All of it was telling. In our time, victim narratives have become a kind of golden ticket to exoneration, a foolproof tactic which nobody is above, neither the Liberal nor Nationals leader included. Barilaro’s outgoing press conference was a particularly cringe-inducing sequence of empty politicisms.

Egged on by our current lionisation of victim narratives, Barilaro was all too willing to portray himself as the dupe, the innocent target, the man on the wrong side of malicious misreporting, the subject of “vile, racist attacks” and, above all, as a humble everyman who just wanted to give a voice to the unseen masses. That the foreground narrative chafes so drastically against the background reality renders the speech a shining beacon of what our contemporary media-conscious politic comprises. All is PR, all is aesthetic.

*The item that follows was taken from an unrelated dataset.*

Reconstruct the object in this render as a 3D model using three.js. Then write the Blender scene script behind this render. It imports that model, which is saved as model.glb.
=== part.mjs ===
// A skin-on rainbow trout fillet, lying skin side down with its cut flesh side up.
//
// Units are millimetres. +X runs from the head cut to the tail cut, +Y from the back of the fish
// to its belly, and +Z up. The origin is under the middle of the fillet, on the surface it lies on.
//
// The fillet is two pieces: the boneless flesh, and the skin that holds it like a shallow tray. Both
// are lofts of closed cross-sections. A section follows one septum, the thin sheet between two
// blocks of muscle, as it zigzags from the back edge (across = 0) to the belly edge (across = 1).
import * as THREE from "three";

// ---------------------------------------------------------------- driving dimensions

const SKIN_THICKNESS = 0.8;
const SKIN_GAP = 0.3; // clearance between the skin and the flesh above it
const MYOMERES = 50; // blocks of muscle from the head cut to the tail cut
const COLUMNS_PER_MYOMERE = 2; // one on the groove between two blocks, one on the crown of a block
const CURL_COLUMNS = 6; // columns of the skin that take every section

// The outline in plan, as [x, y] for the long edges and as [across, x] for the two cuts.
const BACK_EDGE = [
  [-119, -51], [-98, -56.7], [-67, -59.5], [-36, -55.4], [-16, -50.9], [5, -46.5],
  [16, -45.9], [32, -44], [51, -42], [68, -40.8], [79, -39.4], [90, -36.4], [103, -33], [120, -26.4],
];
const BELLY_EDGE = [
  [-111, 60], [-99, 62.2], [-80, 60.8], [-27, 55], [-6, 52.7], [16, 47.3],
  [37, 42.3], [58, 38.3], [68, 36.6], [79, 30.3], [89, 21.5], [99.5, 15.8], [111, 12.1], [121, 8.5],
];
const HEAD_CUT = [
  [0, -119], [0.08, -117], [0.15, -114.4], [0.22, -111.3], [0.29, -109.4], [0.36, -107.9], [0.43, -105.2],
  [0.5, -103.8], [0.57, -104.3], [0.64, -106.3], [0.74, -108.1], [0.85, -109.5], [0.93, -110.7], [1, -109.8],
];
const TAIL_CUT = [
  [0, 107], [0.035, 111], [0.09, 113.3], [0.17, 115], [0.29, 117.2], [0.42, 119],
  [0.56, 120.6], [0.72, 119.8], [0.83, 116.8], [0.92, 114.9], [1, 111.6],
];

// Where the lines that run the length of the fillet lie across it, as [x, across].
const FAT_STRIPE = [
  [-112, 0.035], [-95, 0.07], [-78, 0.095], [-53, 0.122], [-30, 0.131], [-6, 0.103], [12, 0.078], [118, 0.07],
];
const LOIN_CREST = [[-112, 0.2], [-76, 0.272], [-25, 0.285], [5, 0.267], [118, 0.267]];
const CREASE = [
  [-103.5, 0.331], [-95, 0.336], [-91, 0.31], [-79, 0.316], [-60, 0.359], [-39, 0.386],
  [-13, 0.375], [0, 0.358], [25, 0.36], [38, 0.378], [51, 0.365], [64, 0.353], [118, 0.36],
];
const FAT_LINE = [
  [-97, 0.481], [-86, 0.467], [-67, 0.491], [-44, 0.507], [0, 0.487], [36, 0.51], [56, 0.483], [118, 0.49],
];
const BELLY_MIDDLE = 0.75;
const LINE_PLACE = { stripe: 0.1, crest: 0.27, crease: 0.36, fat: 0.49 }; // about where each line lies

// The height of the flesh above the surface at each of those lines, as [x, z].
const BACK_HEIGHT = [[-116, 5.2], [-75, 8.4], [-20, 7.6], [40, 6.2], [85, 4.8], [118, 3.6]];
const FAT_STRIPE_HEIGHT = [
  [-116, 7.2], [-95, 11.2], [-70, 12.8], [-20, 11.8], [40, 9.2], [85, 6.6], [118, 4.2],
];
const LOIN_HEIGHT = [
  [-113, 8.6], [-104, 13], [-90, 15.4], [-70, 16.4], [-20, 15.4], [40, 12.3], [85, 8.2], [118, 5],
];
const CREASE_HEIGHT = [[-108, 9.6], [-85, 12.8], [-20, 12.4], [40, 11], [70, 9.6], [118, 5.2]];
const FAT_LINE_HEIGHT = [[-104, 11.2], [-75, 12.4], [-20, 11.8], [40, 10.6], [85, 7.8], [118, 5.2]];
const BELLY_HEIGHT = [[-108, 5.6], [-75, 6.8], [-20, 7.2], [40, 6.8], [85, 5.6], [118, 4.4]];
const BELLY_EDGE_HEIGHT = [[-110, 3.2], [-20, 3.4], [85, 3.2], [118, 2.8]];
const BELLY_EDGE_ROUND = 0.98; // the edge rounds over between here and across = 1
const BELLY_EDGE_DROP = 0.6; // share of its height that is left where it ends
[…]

There were other examples of this rift, too. Reports of wicked-looking Gladys-scarecrows popping up in Melbourne seemed to undermine a segment on Nine News displaying the legions of Gladysites who were left heartbroken and forlorn at the resignation of their beloved head of state. The Channel Nine video was a frictionless and slick narrative exercise, and in case we’d forgotten that Nine now owns The Age and the SMH, the report served to remind us that birds of a feather indeed flock together.

“The pressure she was under was immense,” exclaimed a Berejiklian supporter, standing outside her district office, adorning a black shirt with white print reading: ‘I have become comfortably numb’. Another local tells us: “We walked past and saw Gladys putting her bins out — just like we do.”

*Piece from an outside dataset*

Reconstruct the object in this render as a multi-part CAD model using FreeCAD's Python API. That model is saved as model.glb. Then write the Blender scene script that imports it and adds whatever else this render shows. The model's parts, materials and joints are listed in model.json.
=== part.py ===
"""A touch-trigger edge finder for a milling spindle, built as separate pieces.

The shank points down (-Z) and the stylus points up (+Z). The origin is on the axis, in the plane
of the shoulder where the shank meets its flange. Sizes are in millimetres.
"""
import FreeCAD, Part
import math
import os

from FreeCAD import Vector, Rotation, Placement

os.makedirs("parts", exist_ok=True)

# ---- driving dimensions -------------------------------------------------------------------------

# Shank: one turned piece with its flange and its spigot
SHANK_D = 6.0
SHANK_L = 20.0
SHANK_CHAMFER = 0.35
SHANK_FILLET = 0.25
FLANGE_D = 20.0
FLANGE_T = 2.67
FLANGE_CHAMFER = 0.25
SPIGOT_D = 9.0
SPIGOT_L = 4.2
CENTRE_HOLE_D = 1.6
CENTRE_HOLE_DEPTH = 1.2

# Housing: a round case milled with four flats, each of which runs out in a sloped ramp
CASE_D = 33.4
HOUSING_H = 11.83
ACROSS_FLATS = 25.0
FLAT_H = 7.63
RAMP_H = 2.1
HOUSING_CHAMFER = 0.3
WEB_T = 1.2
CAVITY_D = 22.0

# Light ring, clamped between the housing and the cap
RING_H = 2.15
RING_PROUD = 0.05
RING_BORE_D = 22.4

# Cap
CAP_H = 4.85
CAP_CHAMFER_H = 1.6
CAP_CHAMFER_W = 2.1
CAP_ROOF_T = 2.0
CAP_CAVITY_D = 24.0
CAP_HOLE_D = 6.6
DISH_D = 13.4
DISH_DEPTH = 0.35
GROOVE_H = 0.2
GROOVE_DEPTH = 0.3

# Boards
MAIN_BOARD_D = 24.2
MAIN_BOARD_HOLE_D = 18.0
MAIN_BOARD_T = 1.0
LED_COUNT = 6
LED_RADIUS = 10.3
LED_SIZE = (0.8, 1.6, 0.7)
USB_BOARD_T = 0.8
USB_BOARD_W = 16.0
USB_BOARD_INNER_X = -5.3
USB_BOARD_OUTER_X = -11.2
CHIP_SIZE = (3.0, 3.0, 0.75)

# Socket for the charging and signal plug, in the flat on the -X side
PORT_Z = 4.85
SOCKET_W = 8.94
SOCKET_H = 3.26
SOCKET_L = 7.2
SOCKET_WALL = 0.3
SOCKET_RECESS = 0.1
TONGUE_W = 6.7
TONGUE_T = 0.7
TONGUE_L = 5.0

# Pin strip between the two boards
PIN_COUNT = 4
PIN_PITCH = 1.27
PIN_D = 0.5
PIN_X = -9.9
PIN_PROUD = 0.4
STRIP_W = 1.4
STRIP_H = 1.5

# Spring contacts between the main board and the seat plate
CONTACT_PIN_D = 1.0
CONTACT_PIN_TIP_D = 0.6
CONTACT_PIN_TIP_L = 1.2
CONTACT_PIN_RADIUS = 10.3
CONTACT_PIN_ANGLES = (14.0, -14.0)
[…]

Feeling slighted at being outdone at their own game, The Australian took up the mantle.

Their editorial after the Berejiklian resignation was a weepy tribute to an icon of establishment politics: [It’s] a big loss for the state and the nation,’ the piece read, going on to argue that she only resigned because she holds herself ‘to a higher standard in the best interests of her party and the public’. That her messy handling of the Ruby Princess saga got one sub-clause in this soppy editorial will perhaps strike you as unsurprising.

Searching for a line to hold after Berejiklian’s departure, the paper demonstrated a particularly hamfisted obsession with ICAC’s supposed disingenuousness. One writer described the body as a ‘grubby, tantalising political soap opera without rival’; another called it a ‘lynch mob’.

Elsewhere, we were assured that ICAC’s standing is, at heart, dubious and that within certain circles there is considerable pressure to ‘curb its powers’ in the wake of yet another career assassination, which is portrayed as a kind of fun pastime which ICAC frivolously enjoys:

‘ICAC has always been addicted to the power and publicity of the bombshell political scalp.’

Except that ICAC doesn’t force anybody to resign, nor does it prosecute. Berejiklian’s decline resulted from dubious engagements which ICAC is compelled to investigate. Indeed, her status as a “person of interest” in the investigation leaves her bound to no actions at all. Is this worth knowing? Some media practitioners think not.

And then again, some do. While the journalists of one class wiped away each other’s tears over the loss of a great figure and while Junkee and Triple J journalists high-fived for winning Twitter points in an empty game of political theatre, YouTuber Jordan Shanks emerged as the sole journalistic proprietor willing to maintain his fidelity to his own reporting.

His work on the former leaders of the NSW LNP has been dogmatic and unceasing. Coverage of regional water funnelling (that is, water theft), pork-barrelling, debt-trapping, the handling of the Ruby Princess situation, transport project blowouts and the response to the bushfire crisis in late-2019 left him uniquely positioned as one of the truly consistent, percipient and forceful voices in dissent against Barilaro and Berejiklian. In the end, Shanks has been thoroughly vindicated on both counts.

Amongst the establishment media’s narrative orgy, there were other unmissable tells. A bombshell is how The Australian described the resignation; shock was the word of choice for Fairfax. But the truest quality of the resignation was, in fact, how utterly unsurprising it was. Any of Shanks’ followers, for example, may have recalled his imploring Gladys’ resignation some 355 days ago. That she and Barilaro lasted this long is a testament to the fortitude of certain institutional narratives, as well as to the resistance they present to untimely deviations.

‘Behold me then, just as I am!’ wrote Colette in The Vagabond, seeming to presage a world wherein, to access the truth, merely beholding isn’t enough. Our current epoch entails an extension of this idea, in the form of an unmissable dichotomy: there are those who understand the difference between what we’re told to behold and what we actually behold, and then there are those who don’t.

If the turmoil on Macquarie Street has illuminated anything at all, it’s that the difference between these two categories is getting starker and the examples of certain narrative incoherences increasingly difficult to ignore.